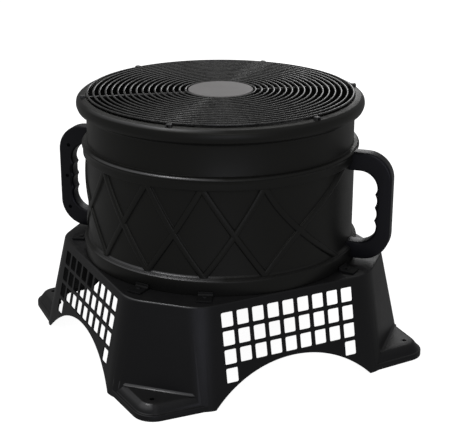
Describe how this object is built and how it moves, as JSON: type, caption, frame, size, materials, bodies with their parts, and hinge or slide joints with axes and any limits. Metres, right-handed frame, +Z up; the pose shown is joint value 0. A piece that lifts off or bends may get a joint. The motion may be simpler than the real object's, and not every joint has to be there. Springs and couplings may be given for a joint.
{
  "type": "air dancer blower",
  "caption": "Portable blower for an inflatable air dancer: round ribbed black drum with a wire grille on top, side handles and a flared square base with vent grids and arches.",
  "frame": {"origin": "middle of the square base's footprint, at floor level", "axes": "+Z up along the drum's axis; -Y towards the vented side at the right of the picture, -X towards the one at its left; the handles stand on the diagonal from +X -Y to -X +Y"},
  "size_m": [0.5458, 0.5458, 0.4387],
  "materials": {
    "base_plastic": "satin moulded black, faint sheen on the edges",
    "drum_plastic": "satin moulded black",
    "handle_plastic": "satin moulded black, smoother than the drum",
    "wire": "dark grey painted wire, with a matt grey disc in the middle",
    "clip_steel": "black painted",
    "bracket_steel": "black painted",
    "motor_paint": "dark grey satin paint",
    "fan_plastic": "matt black",
    "gland_plastic": "matt black"
  },
  "bodies": {
    "blower": {"base": "base_plastic", "drum": "drum_plastic", "handle_right": "handle_plastic", "handle_left": "handle_plastic", "grille": "wire", "clip_1": "clip_steel", "clip_2": "clip_steel", "clip_3": "clip_steel", "clip_4": "clip_steel", "clip_5": "clip_steel", "clip_6": "clip_steel", "motor_cross": "bracket_steel", "motor": "motor_paint", "bracket_1": "bracket_steel", "bracket_2": "bracket_steel", "bracket_3": "bracket_steel", "bracket_4": "bracket_steel", "bracket_5": "bracket_steel", "bracket_6": "bracket_steel", "bracket_7": "bracket_steel", "bracket_8": "bracket_steel", "cable_gland": "gland_plastic"},
    "fan_wheel": {"fan": "fan_plastic"}
  },
  "joints": [
    {"name": "fan_spin", "type": "hinge", "parent": "blower", "child": "fan_wheel", "pos_m": [0, 0, 0.36], "axis": [0, 0, 1], "continuous": true}
  ]
}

[Goal] Write the complete data out, exactly as above.

[Task response]
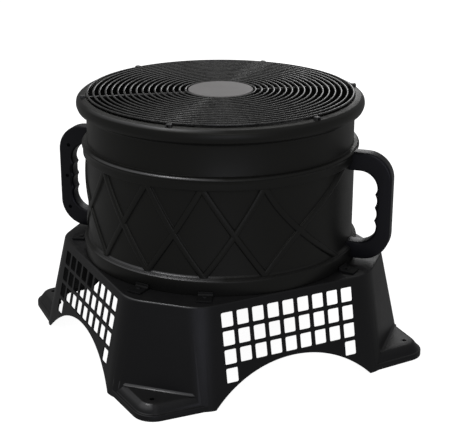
Describe how this object is built and how it moves, as JSON: type, caption, frame, size, materials, bodies with their parts, and hinge or slide joints with axes and any limits. Metres, right-handed frame, +Z up; the pose shown is joint value 0. A piece that lifts off or bends may get a joint. The motion may be simpler than the real object's, and not every joint has to be there. Springs and couplings may be given for a joint.
{
  "type": "air dancer blower",
  "caption": "Portable blower for an inflatable air dancer: round ribbed black drum with a wire grille on top, side handles and a flared square base with vent grids and arches.",
  "frame": {"origin": "middle of the square base's footprint, at floor level", "axes": "+Z up along the drum's axis; -Y towards the vented side at the right of the picture, -X towards the one at its left; the handles stand on the diagonal from +X -Y to -X +Y"},
  "size_m": [0.5458, 0.5458, 0.4387],
  "materials": {
    "base_plastic": "satin moulded black, faint sheen on the edges",
    "drum_plastic": "satin moulded black",
    "handle_plastic": "satin moulded black, smoother than the drum",
    "wire": "dark grey painted wire, with a matt grey disc in the middle",
    "clip_steel": "black painted",
    "bracket_steel": "black painted",
    "motor_paint": "dark grey satin paint",
    "fan_plastic": "matt black",
    "gland_plastic": "matt black"
  },
  "bodies": {
    "blower": {"base": "base_plastic", "drum": "drum_plastic", "handle_right": "handle_plastic", "handle_left": "handle_plastic", "grille": "wire", "clip_1": "clip_steel", "clip_2": "clip_steel", "clip_3": "clip_steel", "clip_4": "clip_steel", "clip_5": "clip_steel", "clip_6": "clip_steel", "motor_cross": "bracket_steel", "motor": "motor_paint", "bracket_1": "bracket_steel", "bracket_2": "bracket_steel", "bracket_3": "bracket_steel", "bracket_4": "bracket_steel", "bracket_5": "bracket_steel", "bracket_6": "bracket_steel", "bracket_7": "bracket_steel", "bracket_8": "bracket_steel", "cable_gland": "gland_plastic"},
    "fan_wheel": {"fan": "fan_plastic"}
  },
  "joints": [
    {"name": "fan_spin", "type": "hinge", "parent": "blower", "child": "fan_wheel", "pos_m": [0, 0, 0.36], "axis": [0, 0, 1], "continuous": true}
  ]
}